◆ **Source data**:
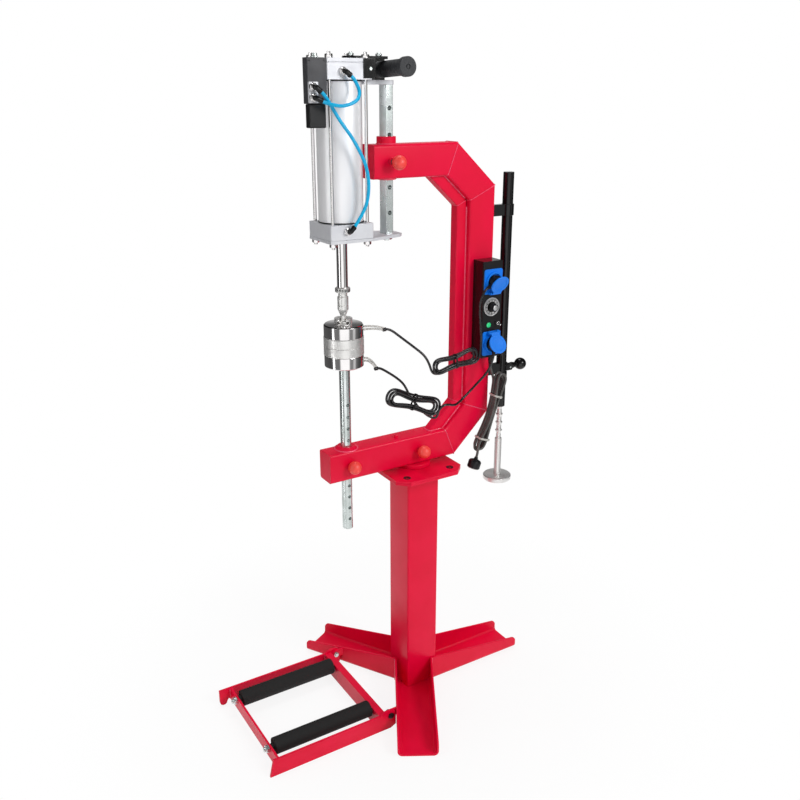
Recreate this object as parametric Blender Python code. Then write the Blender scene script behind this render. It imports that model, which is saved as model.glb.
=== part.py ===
"""Tire vulcanizer: two round heaters squeezed together by an air cylinder on a swivelling C-frame.

The origin is on the floor, on the axis of the column. +Z is up, -X is the way the arms reach, and -Y is
the side of the control box. Every length is in metres.
"""

import math

import bmesh
import bpy
import numpy as np
from mathutils import Matrix, Vector

MM = 0.001

# Shared fits
FIT = 0.3 * MM
OVERRUN = 3 * MM
WELD_BITE = 2 * MM
RUNNING_FIT = 0.4 * MM
TIP_FIT = 1 * MM

# Counts of sides and steps
ROUND_SIDES = 24
SMALL_SIDES = 12
FINE_SIDES = 10
HOLE_SIDES = 8
CORNER_STEPS = 2
BALL_STEPS = 6
LEG_TIP_STEPS = 4

# Base: legs, column and swivel plate
LEG_COUNT = 3
LEG_LENGTH = 350 * MM
LEG_SHEET = 5 * MM
LEG_ROOT_HEIGHT = 80 * MM
LEG_TIP_HEIGHT = 35 * MM
LEG_TIP_RADIUS = 12 * MM
HUB_REACH = 60 * MM
HUB_FIT = 0.8 * MM
COLUMN_WIDTH = 100 * MM
COLUMN_WALL = 4 * MM
COLUMN_TOP_Z = 691.5 * MM
PLATE_WIDTH = 210 * MM
PLATE_CLIP = 30 * MM
PLATE_SHEET = 6 * MM
PLATE_BOLT_X = 69 * MM
PLATE_BOLT_Y = 74 * MM
PLATE_BOLT_RADIUS = 5 * MM
PLATE_BOLT_HEAD_RADIUS = 9 * MM
PLATE_BOLT_SINK = 1 * MM
PLATE_NUT_RADIUS = 9.5 * MM
PLATE_NUT_HEIGHT = 8 * MM
BOLT_TAIL = 3 * MM
KINGPIN_RADIUS = 19 * MM
KINGPIN_HEIGHT = 84 * MM
WASHER_RADIUS = 45 * MM
WASHER_HEIGHT = 11.6 * MM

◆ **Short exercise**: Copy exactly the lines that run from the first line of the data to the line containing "a swivelling C-frame.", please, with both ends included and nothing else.

◆ **Problem solution**:
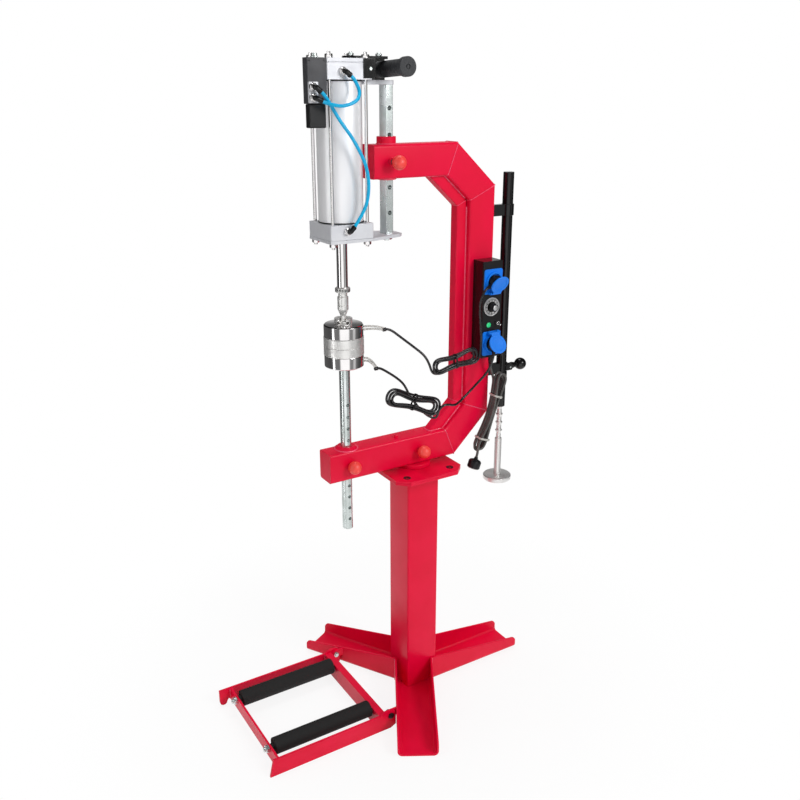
Recreate this object as parametric Blender Python code. Then write the Blender scene script behind this render. It imports that model, which is saved as model.glb.
=== part.py ===
"""Tire vulcanizer: two round heaters squeezed together by an air cylinder on a swivelling C-frame.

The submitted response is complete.